Preheat the broiler and place the pieces of salmon on a sheet tray. Season lightly with salt and broil until just cooked through, about five minutes depending upon its thickness. Remove and set aside.

Divide the udon noodles into soup bowls and then ladle enough broth and vegetables into each bowl. Garnish each with green onions and toasted sesame seeds and top with a piece of salmon. Serves six.


Three Beet Salad with Oranges and Pistachio:

2-3 pounds beets, red, gold and Chiogga (rinsed)Three Beet Salad with Oranges and Pistachio
12-14 thyme sprigs
Peel of three oranges
3 oranges, segmented
¼ cup pistachios, toasted and chopped
3 cups orange juice, fresh squeezed
3 tablespoons rice wine vinegar
1 shallot, finely diced
½ to ¾ cup canola oil
8 handfuls wild arugula
Few sprigs mint, leaves only torn
Extra virgin olive oil


Preheat your oven to 450F. Place the beets on a piece of aluminum foil, drizzle with olive oil, salt and pepper. Cover with two thyme sprigs and a few slices of orange peel and wrap tightly with the foil. Roast in the oven until beets are tender, about one hour. Remove the beets and when cool enough to handle, peel. Discard the orange peel and the thyme. Slice the beets into pieces, keeping each color beet separate and set aside.

While the beets are cooking, pour the orange juice into a small saucepan and over medium heat reduce by half. Remove from the heat and cool slightly. Add the diced shallot and rice wine vinegar and season with salt and pepper. Whisk in canola oil to make your orange vinaigrette.

Pour a third of the vinaigrette over your three kinds of beets and allow them to marinate as time permits. The beets will taste best if you allow them to sit overnight.

To assemble the salad, place the arugula in a bowl with the mint and the orange segments and lightly coat with olive oil and salt. Plate and then add a few spoonfuls of marinated beets. Sprinkle the plate with a few chopped pistachios and serve. Serves eight


Butternut Squash Risotto with Sage

2 small butternut squashes, halved lengthwise and seeds removed      Butternut Squash Risotto with Sage
4 tablespoons extra virgin olive oil, plus more for rubbing squash
1½ cups Arborio or Carnaroli rice
1 red onion, finely diced
2 tablespoons fresh sage leaves, finely chopped
½  teaspoon fresh thyme leaves, finely chopped
Pinch ground cinnamon
6 cups vegetable stock
2 tablespoons butter
½ cup freshly grated Pecorino cheese, optional
8 fried sage leaves

Preheat oven to 450F. Lightly rub the flesh of one squash with olive oil and season with salt, pepper and a pinch of ground cinnamon. Bake, flesh side down until cooked through and nicely browned, about forty-five minutes. Let cool slightly, scoop the flesh into a bowl and mash.

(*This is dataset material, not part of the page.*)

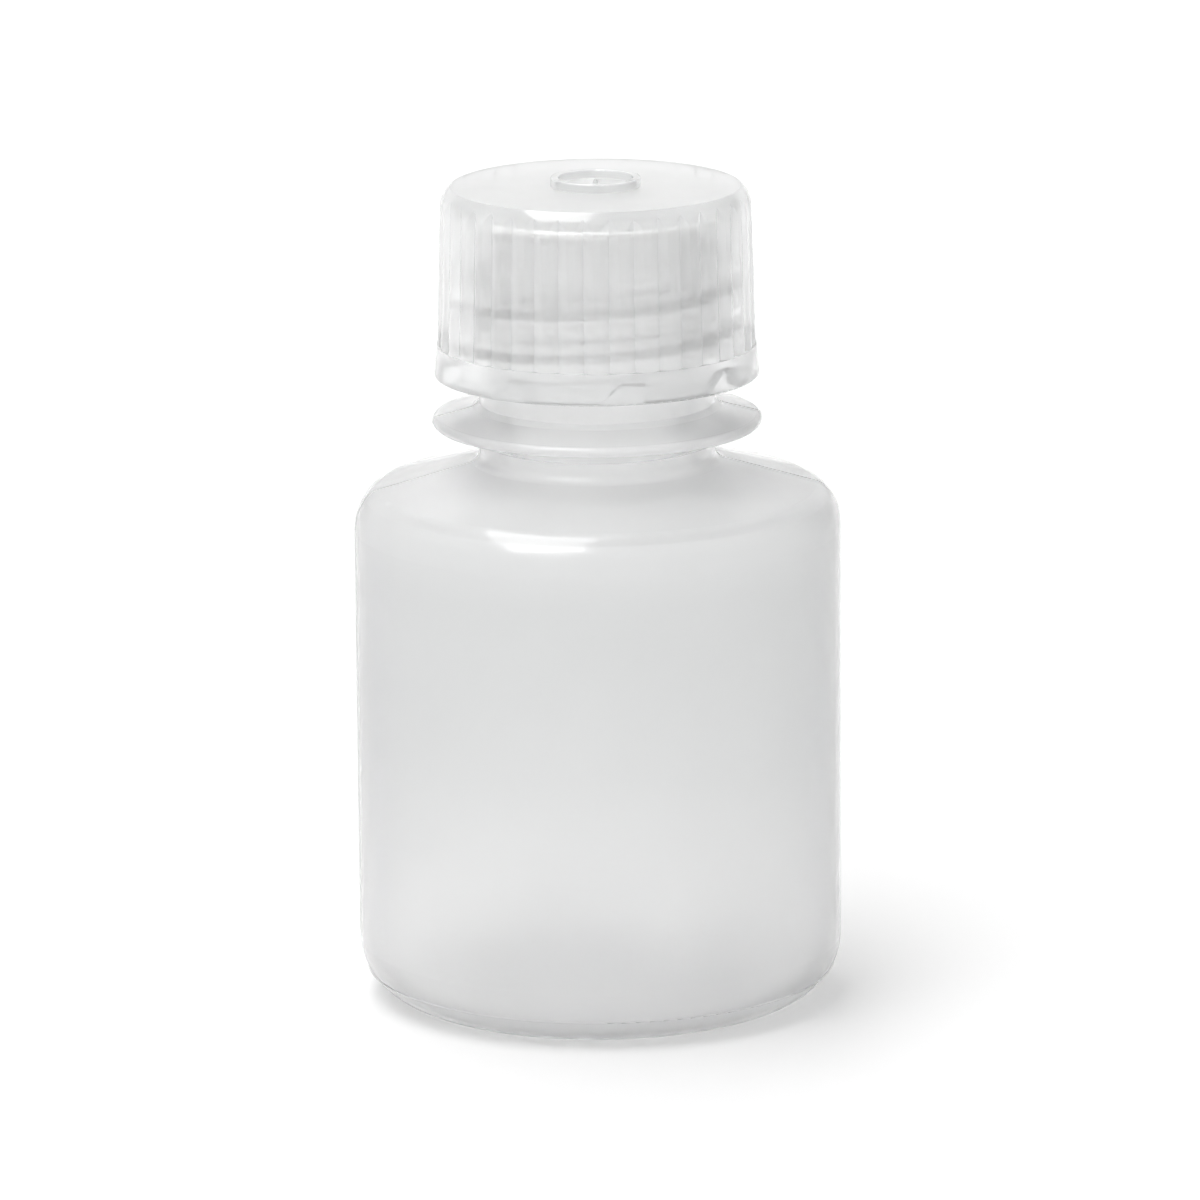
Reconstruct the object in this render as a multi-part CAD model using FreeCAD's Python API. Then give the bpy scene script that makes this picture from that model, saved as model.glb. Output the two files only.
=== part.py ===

Peel and dice the neck of the other squash into quarter inch pieces. You need one and a half cups. Steam the diced squash until just cooked through. Remove from the heat and set aside.

In a saucepan bring your vegetable stock to a simmer. Meanwhile, heat another saucepan over medium heat. Add four tablespoons of olive oil and when hot add your onion, sage and thyme. Season the mixture with salt and pepper and sweat the onions and herbs over medium heat for until softened, about five minutes. Add your rice and mix well to combine. Allow the rice to toast in the pan for a few minutes and season with salt and pepper. Begin to add your hot stock to the rice one cup at a time, maintaining a simmer. Do not add more liquid until the previous cup of stock has evaporated. Repeat this, stirring often until the rice is just finished cooking.

Remove risotto from the heat and add your diced squash and the mashed squash. Stir in the butter and once it has melted begin to fold in your Pecorino cheese if using Season to taste and finish with crumbled fried sage leaves. Serves six to eight.